4. Creditor’s options: If an individual cannot pay off a debt secured by a personal guarantee during bankruptcy proceedings, the creditor could take legal action against the individual or pursue additional remedies as outlined in their agreement—such as seizing assets to recover the outstanding balance.
5. Business reorganization: In Chapter 11 bankruptcy filings, which focus on business reorganization rather than liquidation, personal guarantees can remain in effect and play a role in ensuring that creditors are repaid during the reorganization process. The bankruptcy court may require debtors to maintain or reinstate personal guarantees as part of their plan of reorganization.

Personal Guarantee Implications for Business Owners and Creditors

Understanding how personal guarantees interact with bankruptcy laws is crucial for both business owners and creditors:

1. Business owners should be aware that providing a personal guarantee may expose them to risk if their business files for bankruptcy. While it can make credit more accessible, they must consider the potential financial consequences of assuming this liability.
2. Creditors need to understand the limitations and complexities involved in recovering on personal guarantees during bankruptcy proceedings. They should assess their ability to collect outstanding balances and adjust their lending practices accordingly—factoring in the possibility that debtors may file for bankruptcy.
3. Proper documentation: A clear and detailed personal guarantee agreement is essential to protect both parties’ interests. It should outline terms such as notice requirements, the amount of the loan, repayment schedules, and default triggers. Documentation can help clarify ambiguities and make it easier for creditors to pursue recovery during bankruptcy proceedings.
4. Regularly reviewing personal guarantees: Business owners and creditors should assess their existing personal guarantee agreements regularly to account for changes in the business environment, such as bankruptcies or restructuring plans. By keeping a close eye on these arrangements, both parties can minimize potential disputes and maintain a strong working relationship.
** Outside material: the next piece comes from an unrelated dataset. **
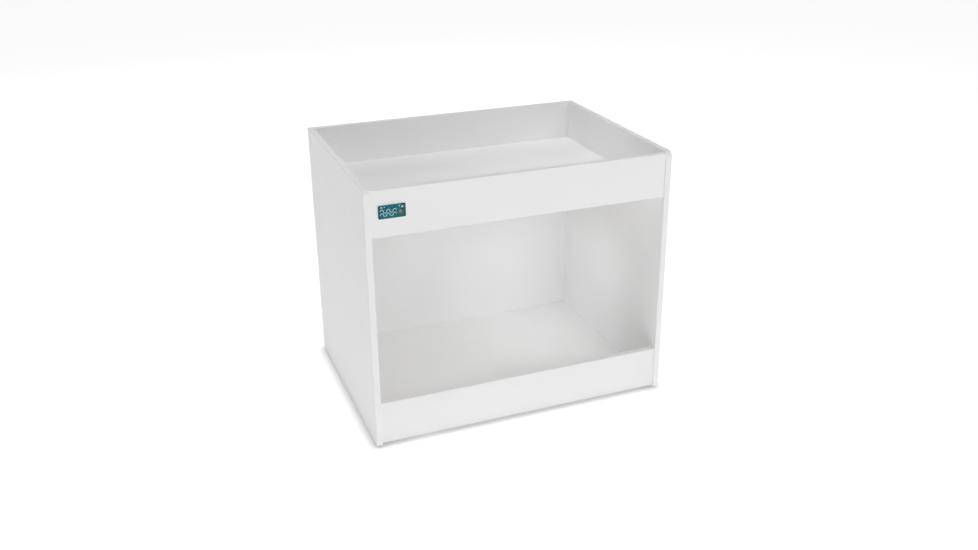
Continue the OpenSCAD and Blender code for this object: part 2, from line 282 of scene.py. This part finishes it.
def moulded_plastic(name, colour, roughness):
    """Plain plastic with a fine moulded grain."""
    s = Shading(name)
    spark = s.noise(1500.0, detail=2.0)
    clouds = s.noise(120.0, detail=3.0)
    dull = tuple(0.93 * c for c in colour)
    return s.principled(
        Base_Color=s.mix(s.fit(clouds, 0.35, 0.65), colour, dull),
        Roughness=s.fit(clouds, 0.3, 0.7, roughness, roughness + 0.1),
        Normal=s.bump(spark, 0.03 * MM, 0.5),
    )


TEAL_DARK = (0.000, 0.140, 0.185)
TEAL = (0.000, 0.205, 0.260)
TEAL_PALE = (0.000, 0.280, 0.330)
WATER_BLUE = (0.001, 0.150, 0.380)
TEAL_BORDER = (0.000, 0.115, 0.145)


def printed_film(centre, width, height):
    """Deep teal water, bluer near its top, that darkens towards the border."""
    s = Shading("printed_film")
    x, _, z = s.split(s.shifted(tuple(-c for c in centre)))
    across = s.maths("POWER", s.maths("ABSOLUTE", s.maths("DIVIDE", x, width / 2)), 8.0)
    up = s.maths("POWER", s.maths("ABSOLUTE", s.maths("DIVIDE", z, height / 2)), 5.0)
    border = s.maths("MINIMUM", s.maths("ADD", across, up), 1.0)
    water = s.noise(60.0, detail=3.0, distortion=1.2)
    teal = s.ramp(water, (0.32, TEAL_DARK), (0.50, TEAL), (0.68, TEAL_PALE))
    ripples = s.fit(s.noise(110.0, detail=2.0, place=s.shifted((0, 0, 0), (1, 1, 4))), 0.50, 0.70)
    blue_band = s.fit(z, 0.15 * height, 0.35 * height, 0.0, 0.75)
    watery = s.mix(s.maths("MULTIPLY", ripples, blue_band), teal, WATER_BLUE)
    return s.principled(
        Base_Color=s.mix(s.maths("MULTIPLY", border, 0.8), watery, TEAL_BORDER),
        Roughness=s.fit(water, 0.3, 0.7, 0.55, 0.65),
        Specular_IOR_Level=0.1,
        Normal=s.bump(s.noise(2500.0), 0.01 * MM, 0.3),
    )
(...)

In conclusion, personal guarantees play an important role in the world of finance and investment by providing creditors with additional security when extending credit to businesses. However, their interaction with bankruptcy laws can create complexities that impact both business owners and creditors. Understanding how these factors interrelate is vital for making informed decisions and mitigating potential risks.
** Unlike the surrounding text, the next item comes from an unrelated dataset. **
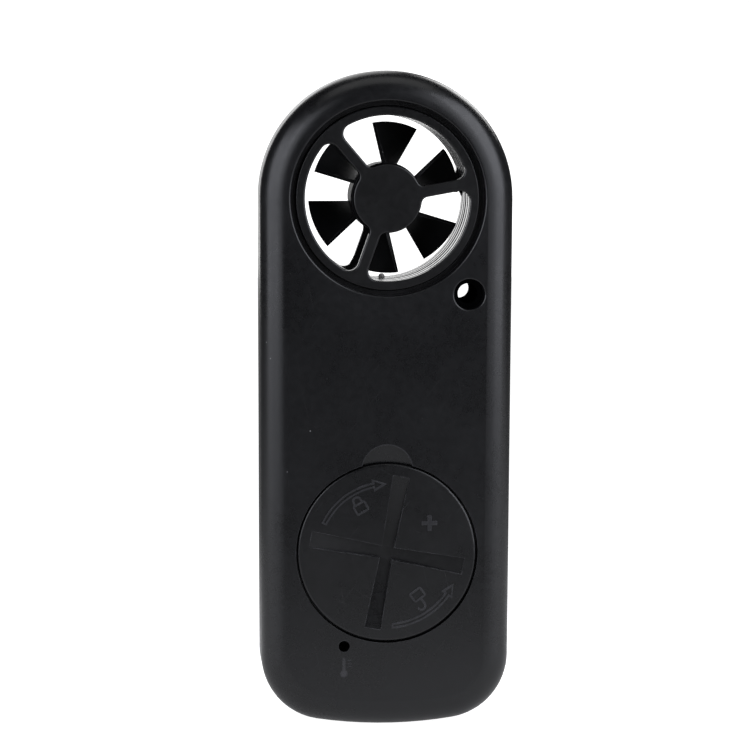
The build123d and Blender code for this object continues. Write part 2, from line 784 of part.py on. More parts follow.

FAQs on Personal Guarantees

A personal guarantee (PG) is a common requirement for businesses seeking loans or extending credit. As the name suggests, it’s an agreement by an individual—usually a business owner or partner—to pay back a loan if their company fails to do so. But what are the ins and outs of personal guarantees? Below, we answer some frequently asked questions about this crucial aspect of business financing.

1. What is the purpose of a personal guarantee?
A personal guarantee (PG) serves multiple purposes. It allows businesses, particularly new or small ones, to secure credit they wouldn’t otherwise qualify for based on their own creditworthiness. Lenders also use PGs as an added layer of protection against potential losses due to business failures.

2. How does a personal guarantee work?
When a business applies for credit and provides a PG, the individual committing to the guarantee assumes liability for repaying the debt if the company is unable to do so. The PG can also affect the terms of the loan, potentially leading to better borrowing conditions due to the increased level of security for the lender.

3. What types of loans require personal guarantees?
Many different types of business loans, including SBA loans, equipment loans, and lines of credit, may require a PG. In some cases, even if a company is well-established, it might still provide a PG as part of its application to secure more favorable terms or access to credit.

4. What are the risks associated with personal guarantees?
Personal guarantees expose individuals to potential financial losses in case their business defaults on the loan. If the company cannot pay off the debt, the lender can pursue the individual for repayment up to the limit of the guarantee. This could include seizing assets or garnishing wages if necessary to recoup the outstanding balance.

5. What are the differences between limited and unlimited guarantees?
Limited guarantees cap the amount a guarantor is liable for, while unlimited guarantees require full payment of the debt up to the limit specified in the contract. The SBA loan guarantee program generally requires unlimited personal guarantees from business owners with 20% or more ownership stake in the company.

6. How can I minimize the risks associated with a personal guarantee?
To minimize the risks involved with a PG, ensure you have a solid understanding of the terms and conditions before signing the agreement. Conduct thorough due diligence on potential lenders to make an informed decision about the best possible option for your business, considering factors such as interest rates, repayment schedules, and any hidden fees or charges.

7. Can I revoke a personal guarantee?
In some cases, it’s possible to revoke a PG, but this depends on the specific terms and conditions outlined in the agreement. Consult with an attorney for advice on how to proceed if you believe revoking the guarantee is an option.

8. What happens to a personal guarantee when a business files for bankruptcy?
When a company files for bankruptcy, personal guarantees become part of the bankruptcy proceedings. Lenders may pursue legal action against the guarantor to recover their losses if the business cannot fulfill its obligations under the agreement. However, the specifics of how the personal guarantee is treated during bankruptcy depend on the nature and terms of the loan and the bankruptcy proceeding itself.

9. What other options are available instead of a personal guarantee?
Alternatives to a PG include collateral-secured loans or factoring arrangements where an outside company purchases accounts receivable from your business at a discounted price, providing instant cash flow. Collateralized loans use assets as security for the loan, while factoring offers a more flexible repayment structure and may be better suited for businesses with uneven cash flows.

10. How can I ensure I’m prepared for the personal guarantee process?
Before applying for credit with a PG, carefully review your business’s financial statements, credit history, and overall financial health to determine if you are in a strong position to secure favorable terms and manage the potential risks associated with the guarantee. If necessary, consult with a financial advisor or attorney to ensure that all aspects of the process are fully understood before proceeding.